--- begin ---

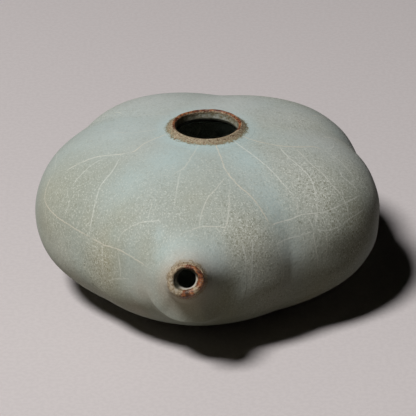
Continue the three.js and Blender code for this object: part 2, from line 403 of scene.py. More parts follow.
CRACKS = [
    (0.9, 0.9, [(-79, 9), (-78.5, 18), (-78, 23.5), (-74, 29.5), (-69, 34.5), (-66.5, 39), (-64.5, 44.5)]),
    (0.45, 0.4, [(-78.5, 26), (-86.5, 30.5), (-90.5, 33.5), (-92.5, 37.5), (-93.5, 42)]),
    (0.5, 0.3, [(-78.5, 30), (-81, 37.5), (-83, 42), (-86, 45)]),
    (0.8, 0.1, [(-50.5, 10), (-51, 18), (-50, 25), (-49.5, 31), (-49, 36), (-48, 39)]),
    (0.4, 0.2, [(-48, 38.5), (-50, 42.5), (-53, 45)]),
    (0.85, 0.1, [
        (-24, 20), (-31.5, 25.5), (-33.5, 31), (-35, 34.5), (-38, 38.5), (-42, 43.5), (-46.5, 48.5),
    ]),
    (0.55, 0.3, [(-46.5, 48), (-47.5, 51.5), (-47, 56.5), (-46.5, 61)]),
    (0.7, 0.3, [(-18.5, 24), (-26, 30), (-27.5, 35), (-29, 39), (-29, 42.5), (-29.5, 45.5), (-31.5, 50)]),
    (0.95, 1.0, [(-28, 9), (-29.5, 15), (-24, 20.5), (-16.5, 25), (-10, 28.5), (-9.5, 31.5)]),
    (0.7, 0.2, [(-9.5, 31), (-11, 35), (-13.5, 38.5), (-15.5, 42.5)]),
    (0.6, 0.1, [(-16.5, 36.5), (-20.5, 39), (-20, 42.5), (-19.5, 46.5)]),
    (0.85, 0.2, [(-19, 46), (-29.5, 45), (-39.5, 45), (-48.5, 44), (-55.5, 44.5), (-65, 44.5)]),
    (0.5, 0.2, [(-64.5, 44), (-67.5, 45), (-70.5, 47)]),
    (0.6, 0.1, [(-19.5, 45.5), (-21, 49), (-26, 49.5), (-32, 49.5), (-35.5, 50), (-41, 50), (-47, 49)]),
    (0.6, 0.1, [(-46, 49), (-53, 49.5), (-59.5, 49.5), (-65, 50)]),
    (0.4, 0.1, [(-46.5, 43), (-47, 46.5), (-46.5, 49.5)]),
    (0.5, 0.4, [(-42.5, 50), (-42.5, 54), (-44, 58), (-46, 61)]),
    (0.6, 0.0, [(-78, 45), (-77, 49), (-76.5, 52), (-77, 55)]),
    (0.75, 0.0, [(-73, 46), (-74, 52.5), (-74.5, 59.5)]),
    (0.45, 0.2, [(-40.5, 39.5), (-35, 40.5), (-30, 42.5)]),
    (0.8, 0.8, [(-163.5, 10.5), (-156, 18), (-151, 22.5), (-151.5, 25)]),
    (0.7, 0.4, [(-151.5, 24), (-155, 26.3), (-158, 28), (-162.5, 31), (-165, 35), (-167, 41)]),
    (0.5, 0.0, [(-152, 27), (-146, 32), (-144, 37.5), (-141, 42), (-139, 46), (-137.5, 51)]),
    (0.4, 0.0, [(-158, 29), (-159, 33), (-157.5, 38.5), (-156, 42)]),
    (0.3, 0.1, [(-153, 44), (-151, 47.5), (-152, 50.5)]),
    (0.8, 0.8, [
        (-172, 43), (-170, 46.5), (-166.5, 49.5), (-162.5, 50.5), (-154.5, 51), (-144, 51.2), (-136, 51.5),
    ]),
    (0.8, 0.7, [(-137, 51.5), (-129.5, 51.5), (-122.5, 51), (-115.5, 52), (-109, 53.5)]),
    (0.35, 0.7, [(177.5, 12), (182, 17.5), (180.5, 21), (174, 27)]),
    (0.35, 0.8, [(132.5, 13), (144, 19.5), (151, 25)]),
    (0.4, 0.5, [(-102.5, 10), (-104, 15.5), (-106, 22), (-109.5, 24.5), (-112, 27)]),
    (0.35, 0.1, [(-108, 23), (-106, 29.5), (-104.5, 37)]),
    (0.25, 0.2, [(-115.5, 34), (-114.5, 38), (-114, 42)]),
    (0.55, 0.5, [(-81, 42.5), (-84, 42), (-92, 41.5), (-97, 42.5), (-101.5, 44), (-104, 46)]),
    (0.4, 0.2, [(-108, 40.5), (-115, 42), (-119.5, 44), (-122.5, 46.5), (-124, 50)]),
    (0.5, 0.1, [(-130.5, 50.5), (-129.5, 55), (-129, 59), (-128, 61.5), (-123, 59.5), (-117, 58)]),
    (0.45, 0.1, [(-123, 51), (-121, 57), (-121.5, 60)]),
    (0.4, 0.4, [(-164, 50), (-160, 57), (-163, 64)]),
    (0.8, 0.8, [(63, 31), (61, 38), (63, 46), (66, 56)]),
    (0.6, 0.3, [(61, 41), (69, 45.5), (78, 47.5), (88, 46), (96, 43)]),
    (0.8, 0.6, [(88, 30), (93, 37), (97, 44), (93, 54), (97, 62)]),
    (0.5, 0.2, [(89, 29), (80, 33), (74, 39), (72, 46)]),
    (0.6, 0.3, [(96, 42), (106, 45), (116, 44), (124, 42), (134, 46)]),
    (0.7, 0.7, [(121, 31), (123, 38), (118, 48), (117, 56)]),
    (0.8, 0.8, [(31, 32), (34, 38), (35, 47), (30, 57)]),
    (0.6, 0.2, [(35, 46), (43, 49), (52, 48.5), (62, 45)]),
    (0.25, 0.6, [(4, 10), (10, 20), (6, 30)]),
    (0.7, 0.6, [(6, 31), (11, 39), (12, 47), (7, 55), (10, 64)]),
    (0.6, 0.2, [(12, 44), (20, 47.5), (28, 47), (35, 43.5)]),
    (0.5, 0.1, [(-9, 31), (-2, 34), (5, 35)]),
    (0.7, 0.3, [(146, 29), (143, 33), (148, 43), (144, 50), (140, 57)]),
    (0.3, 0.2, [(148, 44), (156, 48), (165, 47), (174, 43), (-172, 43)]),
    (0.4, 0.1, [(168, 46), (173, 54), (168, 63)]),
    (0.4, 0.1, [(76, 47), (78, 57), (73, 66)]),
    (0.4, 0.1, [(46, 48.5), (43, 57), (47, 66)]),
    (0.4, 0.2, [(-12, 44), (-5, 47), (-2, 56), (-6, 64)]),
    (0.35, 0.2, [(-64, 50), (-61, 58), (-64, 67)]),
    (0.35, 0.2, [(104, 45), (108, 56), (103, 66)]),
]
CRACK_CHANNELS = 6  # lines that come near each other are kept in different ones
CRACK_REACH = 2.2  # how far from a line its distance is still told
CRACK_CLEAR = 3.6  # lines nearer than this don't share a channel
CRACK_FADE = (0.9, 1.5)  # how far from a line it stops counting as boldly shown
CRACK_TAPER = 2.5  # how far from its ends a line thins out
NO_CRACK = 3.0  # the distance given where no line is near
CRACK_CORE = 0.04  # a line has its full colour as far as this from its middle
CRACK_EDGE = 0.27  # and none of it beyond this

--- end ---

How many of the lines above include the string "this"? Answer with the number only.

4